San Gregorio nace en Venecia, en el S. XVII. Solo aceptó el obispado después de consultarlo con Cristo.
Redacción (17/06/2024, Gaudium Press) San Gregorio nace en Venecia en 1632, de una familia muy rica y con harta influencia social. Pronto lo visita el infortunio, pues su madre muere de tifo cuando él contaba con sólo dos años. Gracias a Dios su padre era un fervoroso creyente, y le da la mejor educación.
Pero el padre lo quería encaminar a la vida civil: cursos de ciencia, de diplomacia, del arte de la guerra le eran ofrecidos. Sin embargo, el llamado de Dios pronto se hace sentir, y cuando Gregorio observaba las estrellas, pensaba en la armonía y en la majestad del Señor. Su inclinación iba a la de ser un hombre de Iglesia.
Un director espiritual lo encamina al clero secular
Quería entrar a una comunidad religiosa, pero un buen director espiritual le dijo que él tenía más bien madera para dirigir las almas de una comunidad parroquial.
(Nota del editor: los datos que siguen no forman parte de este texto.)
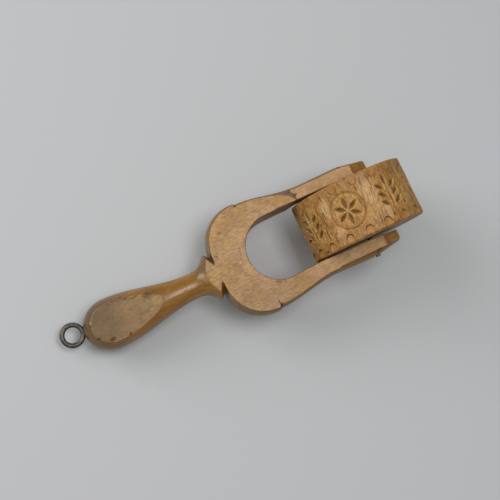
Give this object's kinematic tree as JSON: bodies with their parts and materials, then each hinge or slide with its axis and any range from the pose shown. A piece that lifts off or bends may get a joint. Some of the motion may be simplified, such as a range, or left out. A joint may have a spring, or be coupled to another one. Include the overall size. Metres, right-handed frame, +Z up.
{
  "type": "butter roller",
  "caption": "Hand butter roller: a carved wooden drum turns on an iron pin in a forked, turned wooden handle with an iron hanging eye.",
  "frame": {"origin": "middle of the bounding box on the surface that the roller stands on, resting on its drum and on the end of its handle", "axes": "+X from the handle towards the drum, +Y across the fork along the drum's pin, +Z up"},
  "size_m": [0.2308, 0.071, 0.073],
  "materials": {
    "handle_wood": "worn sycamore or beech, matte sawn flats and glossy brown turned surfaces",
    "drum_wood": "dry, worn, carved wood with dark grain streaks",
    "pin_iron": "dark rusted wrought iron",
    "eye_iron": "dark bronzed iron wire, worn"
  },
  "bodies": {
    "frame": {"fork_handle": "handle_wood", "drum_pin": "pin_iron", "screw_eye": "eye_iron"},
    "drum": {"drum": "drum_wood"}
  },
  "joints": [
    {"name": "drum_spin", "type": "hinge", "parent": "frame", "child": "drum", "pos_m": [0.07894, 0, 0.0365], "axis": [0, 1, 0], "continuous": true}
  ]
}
A los 30 años se ordena sacerdote.
Un amigo de su familia es elegido Papa con el nombre de Alejandro VII, y lo manda llamar para confiarle cargos especiales en el Palacio pontificio.
Y he aquí que otra vez la peste toca sus puertas, pero esta ocasión en Roma. El Papa lo nombra presidente de la comisión encargada de atender enfermos de tifo, y a esta tarea el Padre Gregorio se dedica con sumo esmero, visitando enfermos, también enterrando a personas, y luego ayudando a los familiares de los que habían fallecido.
Obispo de Bérgamo
Termina la epidemia de tifo, y el Papa le ofrece una diócesis, la de Bérgamo. El Padre Gregorio responde al Pontífice que lo deje consultar a Jesucristo durante la eucaristía, en la cual escucha una voz que le dice que acepte el episcopado.
De noble alcurnia, pero ya amante de la pobreza de la vida de un religioso, llega a su nueva sede de Bérgamo como un sencillo peregrino. A los fieles que se proponían una gran fiesta de recibimiento, les sugiere que entreguen el dinero que ahí se emplearía para atender a los pobres. Y él da el ejemplo, ejemplo insigne, vendiendo todo lo que posee y destinándolo a los pobres. Su fama de virtud crece y crece en la ciudad.
Dedica sus horas a difundir libros de espiritualidad, y recomienda mucho leer las obras de San Francisco de Sales. Si algún enfermo lo necesita, le había dado orden al portero de avisarle en el acto, aunque fuera de noche, y allá iba el propio obispo, a atender esas almas necesitadas, sin importarle si llovía, o si tenía que atravesar lodazales. El obispo daba el ejemplo.
Y esto no lo hacía gozando de las más completa salud, sino que lo realizaba en contra de las opiniones de su médico, a quien respondía que simplemente estaba cumpliendo su deber.
Obispo de Padua – Cardenal
Un día el Papa –para tristeza de los fieles de Bérgamo– lo nombra obispo de una sede más importante, pero más necesitada de auxilio espiritual, Padua.
Allí los jóvenes no conocían la doctrina cristiana, los adultos no iban a misa. Entonces el obispo Barbarigo emplea su tiempo y energías a la difusión del catecismo, a la evangelización. Recorre personalmente las 320 parroquias de la diócesis, incitando a la fe y la piedad, incluso yendo a regiones apartadas, difíciles. Como fruto de la gracia, Padua cambió, por obra de su santo obispo.
Y aunque un nuevo Papa, Inocencio XI, hizo un día al Obispo Gregorio Cardenal de la Santa Romana Iglesia, él siguió siendo el sencillo servidor de Dios y su rebaño que ya era.
Fundó imprentas, veló por la buena formación de sus sacerdotes, siguió atendiendo a los pobres. Se decía de él: “Monseñor es misericordioso con todos. Con el único que es severo es consigo mismo”.
El seminario de Padua adquirió fama, la imprenta de Monseñor también.
Decía que había que preocuparse por el alimento de las almas, y que para ello eran “necesarias muchas lecturas y que sean bien espirituales”.
Muere San Gregorio Barbarigo el 17 de junio de 1697.
Fue beatificado el 10 de septiembre de 1761 por Clemente XIII y canonizado en 1960 por Juan XXIII.